For the Charcuterie Board
  • 1 log soft goat cheese Tangy and creamy.
  • 1 cup sharp cheddar cubes
  • 1 cup Brie wedges
  • 6 oz thinly sliced prosciutto
  • 6 oz salami rounds
  • 6 oz soppressata or chorizo slices
  • 1 cup seedless grapes (red and green)
  • 1 cup strawberries, sliced
  • 1 cup cherry tomatoes
  • 1 cup cucumber slices
  • 1 cup radishes, thinly sliced (optional)
  • 1 cup mixed nuts (almonds, walnuts, or pecans)
  • 1 cup olives (green or Kalamata)
  • to taste honey or fig jam for drizzling For sweetness.
  • 1 cup crackers or baguette slices (thin, crispy varieties) For texture contrast.

Method
 

Preparing the Deviled Eggs
  1. Cook the eggs: Place eggs in a saucepan and cover them with cold water by about an inch. Bring to a rolling boil, then remove from heat and let sit for 12 minutes.
  2. Shock and cool the eggs: Transfer the eggs to an ice bath and cool for 5 minutes.
  3. Peel and halve the eggs: Peel each egg and slice in half lengthwise.

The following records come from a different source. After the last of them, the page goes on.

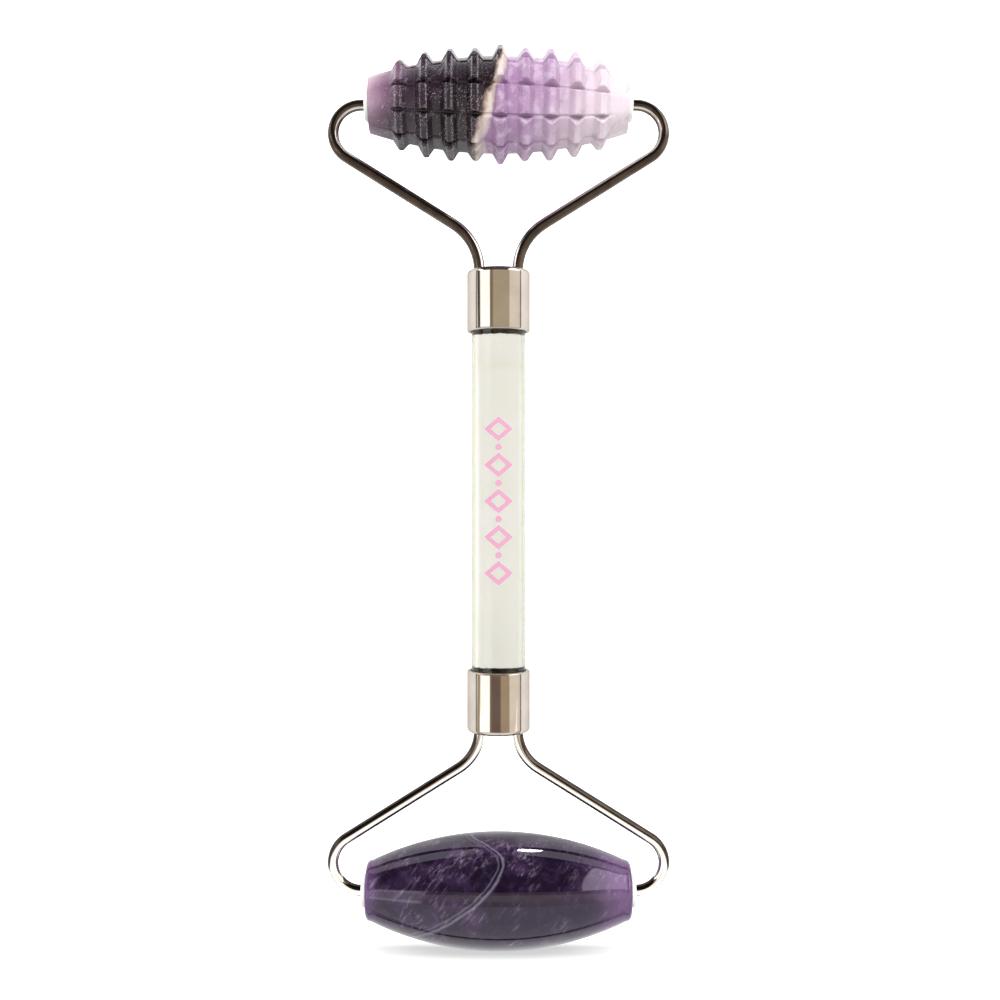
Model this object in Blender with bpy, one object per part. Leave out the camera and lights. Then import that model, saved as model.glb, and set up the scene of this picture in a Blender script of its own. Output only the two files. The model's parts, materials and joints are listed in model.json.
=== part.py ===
"""Double-ended facial massage roller: a clear rod handle, a spiked stone at one end and a smooth one at the other.

Metres, +Z up. The roller lies on its two stones, as on a table. The handle is along Y with its middle at the
origin, the spiked stone at +Y and the smooth stone at -Y, and both turn on axles parallel to X. Each fork is one
spring wire: its bight is set in the ferrule, its two arms splay out and loop round, and its ends are the stone's
stub axles. The parts of one end are shaped at +Y, and turned round Z for the other end.
"""

import math

import bmesh
import bpy
from mathutils import Matrix, Vector

MM = 0.001
GAP = 0.3 * MM  # kept between two pieces that touch

# Handle rod
ROD_R = 4.5 * MM
ROD_EXPOSED = 56.4 * MM  # between the two ferrules
ROD_INSERTION = 2.6 * MM  # hidden in each ferrule
ROD_CHAMFER = 0.3 * MM

# Ferrules
FERRULE_R = 5.25 * MM
FERRULE_LENGTH = 10.2 * MM
FERRULE_END_WALL = 1.2 * MM
FERRULE_ROUND = 0.8 * MM  # edge of the closed end
FERRULE_MOUTH_CHAMFER = 0.1 * MM

# Wire forks
WIRE_R = 1.0 * MM
LEG_X = 3.2 * MM  # half the distance between the legs, and the radius of the bight
SPLAY_ANGLE = math.radians(32)  # of the arms, from the axle's direction
LOOP_R = 4.7 * MM
LOOP_REACH = 27.6 * MM  # of the wire's centreline from the middle of the tool
STUB_DEPTH = 5.2 * MM  # of each stub axle in the stone
SPIKED_AXLE_Y = 66.1 * MM
SMOOTH_AXLE_Y = -65.0 * MM

# Stones
BORE_R = 2.3 * MM
SPIKED_HALF = 21.5 * MM
SPIKED_END_R = 4.6 * MM
SPIKED_BASE_R = 7.8 * MM  # between the teeth, at the middle
SMOOTH_HALF = 22.0 * MM
SMOOTH_END_R = 4.5 * MM
SMOOTH_MID_R = 9.55 * MM
SMOOTH_ROUND = 0.6 * MM

# Teeth of the spiked stone
TOOTH_ROWS = 10
TOOTH_PITCH = 4.15 * MM
TOOTH_LENGTH = 2.9 * MM  # along the axle
TOOTH_TIP_R = [9.8 * MM, 9.2 * MM, 9.15 * MM, 8.6 * MM, 7.4 * MM]  # from the middle ring outwards
TOOTH_SHIFT = 0.3 * MM  # of the middle ring towards +X
TOOTH_BASE_ANGLE = math.radians(16)  # half the width of a tooth round the stone
TOOTH_CREST_ANGLE = math.radians(8)  # half the width of its crest
HIP_RISE = 0.2 * MM  # a corner this far above the other three starts a hip
FIRST_ROW_ANGLE = math.radians(25)  # from the top, towards +Y

# Bushings
SLEEVE_R = 2.0 * MM
SLEEVE_BORE_R = WIRE_R + GAP
SLEEVE_LENGTH = 6.0 * MM
FLANGE_R = 2.7 * MM
FLANGE_THICKNESS = 0.5 * MM

# How finely round shapes are divided
ROD_SIDES = 48
STONE_SIDES = 40
BUSHING_SIDES = 20
WIRE_SIDES = 8
SMOOTH_BANDS = 14  # along the smooth stone's side
ARC_STEP = math.radians(16)
CORNER_STEP = math.radians(35)
SHARP_ANGLE = math.radians(30)
ON_AXIS = 1e-9  # a radius below this is a point on the axis
ROUNDING = 1e-6  # share of a step that is put down to rounding
AXLE_MARK = 5 * MM  # drawn size of the empties that stand for the axles

# Worked out from the sizes above
FERRULE_MOUTH = ROD_EXPOSED / 2
FERRULE_END = FERRULE_MOUTH + FERRULE_LENGTH
FERRULE_BORE_R = ROD_R + GAP
ROD_END = FERRULE_MOUTH + ROD_INSERTION
PLUG_START = ROD_END + GAP
PLUG_END = FERRULE_END - FERRULE_END_WALL - GAP
WIRE_HOLE_R = WIRE_R + GAP
DRILL_LENGTH = 4 * FERRULE_END_WALL
BIGHT_Y = PLUG_END - GAP


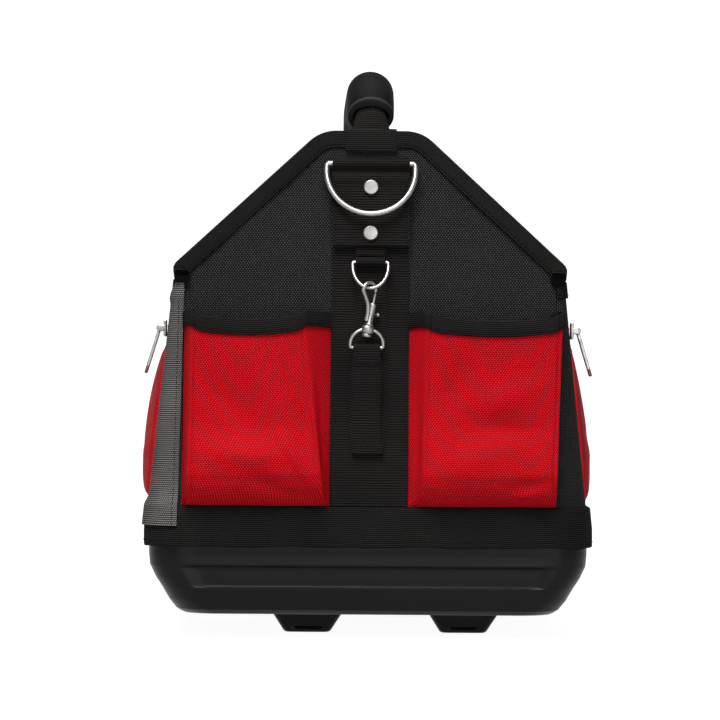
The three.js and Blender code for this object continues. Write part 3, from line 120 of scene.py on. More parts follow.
FOOT_HOLLOW = 1.6
FOOT_LEVELS = (0.07, 0.14, 0.2, 0.26, 0.6, 0.78, 0.84, 0.9, 1)
FOOT_PLACES = {
    f"foot_{row}_{column}": (x, y)
    for row, y in {"front": -115, "middle": 0, "back": 115}.items()
    for column, x in {"left": -39, "right": 64}.items()
}

# End panels and what is sewn on them. Heights run up the leaning face from the wall's foot.
SHOULDER_HEIGHT = 175.3
PANEL_HEIGHT = 257
PANEL_TOP_HALF_WIDTH = 32
PANEL_TOP_RADIUS = 25
PANEL_SHOULDER_RADIUS = 10
PANEL_BINDING_FOOT = (SIDE_BINDING_TOP_Z + 2 * GAP - WALL_FOOT_Z) / math.cos(END_LEAN)
FACE_BOTTOM = (BAND_TOP_Z + GAP - WALL_FOOT_Z) / math.cos(END_LEAN)
WEBBING = 1.4
WEBBING_WIDTH = 50
TAB_WIDTH = 33
TAB_DROP = 12
D_WIRE = 1.8
D_HALF_WIDTH = 28.7
D_DROP = 34.6
D_CORNER = 5
D_BAR_HEIGHT = PANEL_HEIGHT - 20.6
D_BAR_OUT = 3.8
PATCH_FOOT = D_BAR_HEIGHT - 53.6
COVERED_TOP = PATCH_FOOT + 4.4
RIVET_HEIGHTS = {"upper": D_BAR_HEIGHT - 15.6, "lower": D_BAR_HEIGHT - 45.2}
TAPE = 1.1
TAPE_WIDTH = 19.6
TAPE_OUT = 2.0
LOOP_STUB_OUT = 3.4
LOOP_PLY = 1.2
PATCH_OUT = {FRONT: 4.9, BACK: 2.0}

# Handle
LEG_OUT = -(WALL + BINDING_OUT + 2 * GAP + 3)
HANDLE_Z = WALL_FOOT_Z + PANEL_HEIGHT * math.cos(END_LEAN) + 28.3


# Shapes

def lerp(a, b, share):
    return a + (b - a) * share


def smooth_step(low, high, value):
    t = np.clip((np.asarray(value, float) - low) / (high - low), 0, 1)
    return t * t * (3 - 2 * t)


def bump(value, centre, width):
    return np.exp(-(((np.asarray(value, float) - centre) / width) ** 2))


def running_length(points, axis):
    """Distance covered along an axis of a grid of points."""
    steps = np.linalg.norm(np.diff(points, axis=axis), axis=-1)
    zero = np.zeros_like(np.take(steps, [0], axis=axis))
    return np.concatenate([zero, np.cumsum(steps, axis=axis)], axis=axis)


def add_mesh(name, points, faces, corner_uvs, material, sharp_angle=40):
    """An object from points in millimetres, faces, and one uv in millimetres for each face corner."""
    mesh = bpy.data.meshes.new(name)
    mesh.from_pydata((np.asarray(points, float) * MM).tolist(), [], [list(map(int, f)) for f in faces])
    layer = mesh.uv_layers.new(name="cloth")
    layer.data.foreach_set("uv", np.asarray(corner_uvs, np.float32).ravel())
    work = bmesh.new()
    work.from_mesh(mesh)
    bmesh.ops.remove_doubles(work, verts=work.verts, dist=1e-7)
    bmesh.ops.recalc_face_normals(work, faces=work.faces)
    work.to_mesh(mesh)
    work.free()
    mesh.shade_smooth()
    mesh.set_sharp_from_angle(angle=math.radians(sharp_angle))
    mesh.materials.append(material)
    piece = bpy.data.objects.new(name, mesh)
    bpy.context.scene.collection.objects.link(piece)
    return piece


def lofted(rings, looped=False, strip=False, turned=False, laid_out=None):
    """Points, faces and uvs of a skin over closed rings. A strip's ring is a front row and a back row."""
    rings = np.asarray(rings, float)
    count, sides = rings.shape[:2]
    around = np.concatenate([rings, rings[:, :1]], axis=1)
    if looped:
        around = np.concatenate([around, around[:1]], axis=0)
    across = running_length(around, 1)
    along = running_length(around, 0)
    uv = np.stack([along, across] if turned else [across, along], axis=-1)
    if laid_out is not None:
        uv = np.concatenate([laid_out, laid_out[:, :1]], axis=1)
    i, j = [a.ravel() for a in np.mgrid[0:around.shape[0] - 1, 0:sides]]
    corners = [(i, j), (i, j + 1), (i + 1, j + 1), (i + 1, j)]
    faces = np.stack([(a % count) * sides + b % sides for a, b in corners], axis=1).tolist()
    uvs = np.stack([uv[a, b] for a, b in corners], axis=1).reshape(-1, 2).tolist()
    if not looped:
        for row in (0, count - 1):
            start = row * sides
            if strip:
                half = sides // 2
                caps = [
                    (j, j + 1, sides - 2 - j, sides - 1 - j) for j in range(half - 1)
                ]
            else:
                caps = [tuple(range(sides))]
            for cap in caps:
                faces.append([start + k for k in cap])
                uvs += [[0.0, 0.0]] * len(cap)
    return rings.reshape(-1, 3), faces, uvs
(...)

Arrange the egg white halves on a tray.
  4. Make the yolk filling: Mash the yolks with mayonnaise, Dijon mustard, dill, and seasoning until smooth.
  5. Fill the egg whites: Spoon or pipe the yolk mixture into white halves and dust with smoked paprika.
Assembling the Charcuterie Board
  1. Choose a large board and arrange the cheeses first in sections: goat cheese, brie, and cheddar.
  2. Fan the sliced meats near the cheeses.
  3. Add pastries, grapes, strawberries, tomatoes, cucumbers, radishes, nuts, and olives.
  4. Fill gaps with crackers or baguette slices, ensuring vibrant color and contrast.
  5. Garnish with fresh herbs and drizzle honey or jam over cheese.
  6. Serve with utensils like toothpicks and cheese knives.

Notes

For best flavors, allow cheeses and cured meats to reach room temperature before serving. This board can be assembled ahead of time—just keep deviled eggs refrigerated until serving.